Reporter: Nurmayanti | Editor: Barratut Taqiyyah Rafie
JAKARTA. Produsen dalam negeri mengeluhkan kesulitan memperoleh bahan baku domestik. Untuk mendapatkannya, alhasil, para produsen mulai hunting ke pasar impor. Hal inilah yang kini tengah dihadapi oleh industri hilir plastik seperti produsen karung maupun pembungkus plastik.
Produsen hilir plastik mengaku kesulitan bahan baku berupa polyetilina (PE) dan polypropilena (PP) sebanyak 140.000 ton atau 20% dari total kebutuhan nasional. Sebab itu, mereka memutuskan untuk mengimpornya dari China dan Singapura. Padahal, kebijakan impor semakin membuat mereka terpuruk karena harganya lebih mahal dari dalam negeri.
"Harga bahan baku impor lebih mahal sekitar USD60-USD80 per ton jika dibandingkan harga dalam negeri. Tapi kami harus tetap memperoleh bahan baku," kata Sekretaris Jenderal Gabungan Industri Aneka Tenun Plastik Indonesia (Giatpi) Totok Wibowo, pekan lalu.

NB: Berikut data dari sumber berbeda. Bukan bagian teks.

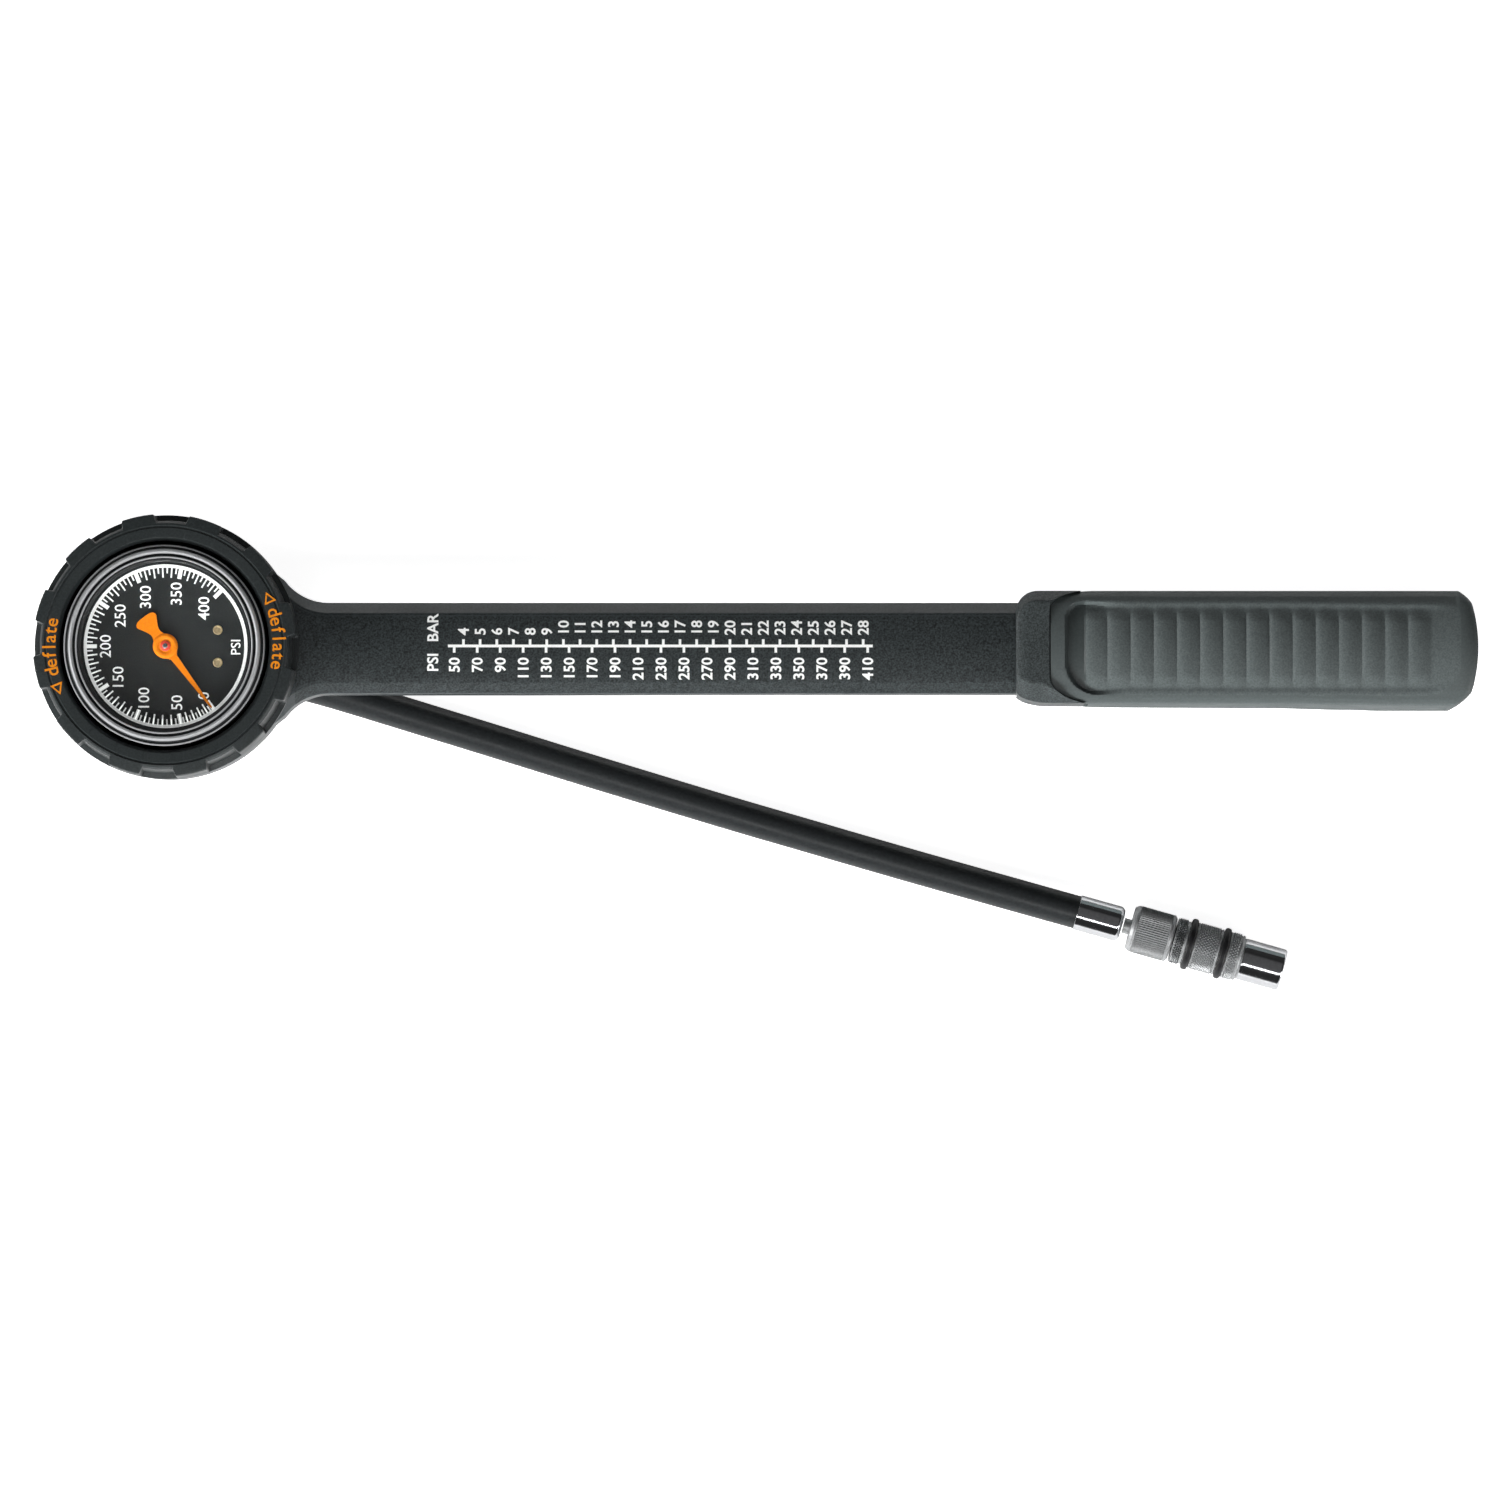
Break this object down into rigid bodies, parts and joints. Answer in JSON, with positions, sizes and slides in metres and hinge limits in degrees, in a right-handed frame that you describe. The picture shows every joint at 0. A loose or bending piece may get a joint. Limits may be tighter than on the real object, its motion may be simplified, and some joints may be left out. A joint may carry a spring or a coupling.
{
  "type": "shock suspension pump",
  "caption": "High-pressure hand pump with a gauge head, a turning deflate ring, a sleeve handle over a long barrel and a swivelling hose with a screw-on valve connector.",
  "frame": {"origin": "on the gauge axis at the foot of the hose swivel, at the level that the pump lies on", "axes": "+X along the barrel from the gauge to the handle, +Z out of the dial, +Y to the left of the barrel"},
  "size_m": [0.3405, 0.1117, 0.041],
  "materials": {
    "body_plastic": "grained",
    "ring_plastic": "satin",
    "grip_rubber": "soft matte",
    "collar_plastic": "fine grained",
    "dial_black": "satin",
    "pointer_orange": "satin",
    "lens_clear": "polished",
    "bright_chrome": "polished",
    "knurled_steel": "knurled",
    "hose_rubber": "satin",
    "seal_rubber": "satin",
    "brass": "machined",
    "aluminium": "machined",
    "spring_steel": "plain"
  },
  "bodies": {
    "root": {"pump_housing": "body_plastic", "cylinder_tube": "aluminium", "cylinder_head": "aluminium", "rod_guide": "brass", "rod_seal": "seal_rubber", "manifold": "aluminium", "check_valve_seat": "brass", "check_valve_spring": "spring_steel", "gauge_case": "ring_plastic", "back_screw_1": "spring_steel", "back_screw_2": "spring_steel", "back_screw_3": "spring_steel", "gauge_socket": "brass", "bourdon_tube": "brass", "movement_back_plate": "brass", "movement_front_plate": "brass", "movement_pillar_1": "brass", "movement_pillar_2": "brass", "hairspring": "spring_steel", "dial_plate": "dial_black", "dial_rivet_1": "brass", "dial_rivet_2": "brass", "bezel_liner": "ring_plastic", "lens_gasket": "seal_rubber", "gauge_lens": "lens_clear", "bleed_spring": "spring_steel"},
    "check_ball": {"check_valve_ball": "spring_steel"},
    "bleed_valve": {"bleed_plunger": "brass", "bleed_seal": "seal_rubber"},
    "sector": {"sector_gear": "brass"},
    "pointer_set": {"pointer": "pointer_orange", "pointer_arbor": "spring_steel"},
    "link": {"movement_link": "spring_steel"},
    "ring": {"deflate_ring": "ring_plastic"},
    "handle": {"handle_core": "collar_plastic", "handle_grip": "grip_rubber", "piston_rod": "bright_chrome", "handle_end_screw": "spring_steel", "piston": "aluminium", "piston_seal": "seal_rubber", "handle_bumper": "seal_rubber"},
    "hose_swivel": {"swivel_turret": "bright_chrome", "swivel_clip": "spring_steel", "swivel_seal": "seal_rubber", "hose_rear_ferrule": "bright_chrome", "hose": "hose_rubber", "hose_front_ferrule": "bright_chrome", "connector_stem": "knurled_steel"},
    "knob": {"connector_knob": "knurled_steel"},
    "connector": {"connector_sleeve": "knurled_steel", "connector_ring_1": "seal_rubber", "connector_ring_2": "seal_rubber", "valve_seal": "seal_rubber"},
    "depressor": {"depressor_pin": "brass"}
  },
  "joints": [
    {"name": "handle_slide", "type": "slide", "parent": "root", "child": "handle", "axis": [1, 0, 0], "range_m": [0, 0.2]},
    {"name": "hose_swivel_turn", "type": "hinge", "parent": "root", "child": "hose_swivel", "pos_m": [0, 0, 0.0047], "axis": [0, 0, 1], "range_deg": [-335, 8]},
    {"name": "ring_turn", "type": "hinge", "parent": "root", "child": "ring", "pos_m": [0, 0, 0.0345], "axis": [0, 0, 1], "range_deg": [0, 50]},
    {"name": "bleed_press", "type": "slide", "parent": "root", "child": "bleed_valve", "axis": [0, 0, -1], "range_m": [0, 0.0016], "deforming": ["bleed_spring"]},
    {"name": "check_lift", "type": "slide", "parent": "root", "child": "check_ball", "axis": [-1, 0, 0], "range_m": [0, 0.0005], "stiffness_N_per_m": 100, "springref_m": -0.001},
    {"name": "sector_turn", "type": "hinge", "parent": "root", "child": "sector", "pos_m": [0, 0.0132, 0.0255], "axis": [0, 0, 1], "range_deg": [0, 27], "stiffness_Nm_per_rad": 0.002},
    {"name": "pointer_turn", "type": "hinge", "parent": "root", "child": "pointer_set", "pos_m": [0, 0, 0.0349], "axis": [0, 0, 1], "range_deg": [-270, 0]},
    {"name": "link_turn", "type": "hinge", "parent": "sector", "child": "link", "pos_m": [0.0052, 0.0132, 0.0267], "axis": [0, 0, 1], "range_deg": [-27, 0]},
    {"name": "knob_turn", "type": "hinge", "parent": "hose_swivel", "child": "knob", "pos_m": [0.2169, -0.0625, 0.00635], "axis": [0.9622, -0.2723, 0], "range_deg": [0, 270]},
    {"name": "depressor_push", "type": "slide", "parent": "hose_swivel", "child": "depressor", "axis": [0.9622, -0.2723, 0], "range_m": [0, 0.0012]},
    {"name": "connector_spin", "type": "hinge", "parent": "hose_swivel", "child": "connector", "pos_m": [0.2169, -0.0625, 0.00635], "axis": [0.9622, -0.2723, 0], "continuous": true}
  ],
  "couplings": [
    {"joint": "bleed_press", "follows": "ring_turn", "m_per_rad": 0.0018335},
    {"joint": "pointer_turn", "follows": "sector_turn", "ratio": -10},
    {"joint": "link_turn", "follows": "sector_turn", "ratio": -1},
    {"joint": "depressor_push", "follows": "knob_turn", "m_per_rad": 0.00025464}
  ]
}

Usut punya usut, kekurangan pasokan bahan baku terjadi akibat salah satu produsen berhenti operasi. Perusahaan itu adalah PT Polytama yang memproduksi PE dan PP. Asal tahu saja, selama ini, kebutuhan bahan baku plastik industri domestik hanya dipenuhi dua produsen yakni PT Polytama dan PT Tripolyta.
Produsen mengeluh, keuntungannya terpangkas sangat besar karena produk bahan baku impor. Sebab, harga bahan baku impor terbilang lebih mahal dari lokal. Harga PE dan PP di dalam negeri sekitar USD1.150 per ton. Sementara harga bahan baku impor lebih mahal sekitar US$ 60-US$ 80 per ton.
Rupanya, pemerintah menyadari kelangkaan bahan baku bagi industri plastik hilir ini. Direktur Industri Kimia Hilir Departemen Perindustria (Depperin) Tony Tanduk mengaku telah mengetahui kesulitan produsen industri hilir plastik yang terpaksa mengimpor PE dan PP mengingat tidak tersedianya pasokan bahan baku di dalam negeri. Bahkan, kekurangan bahan baku dinilai telah menjadi dilema sejak lama di industri kimia hulu.
Dilema tersebut dipicu masalah kebutuhan nafta di dalam negeri cukup besar. Nafta adalah bahan baku PE dan PP. Sementara produsen Nafta kita justru lebih memilih mengekspor bahan baku nafta yakni minyak mentah dan gas alam ke luar negeri." Disinilah munculnya dilema indistri plastik," ujar Tony.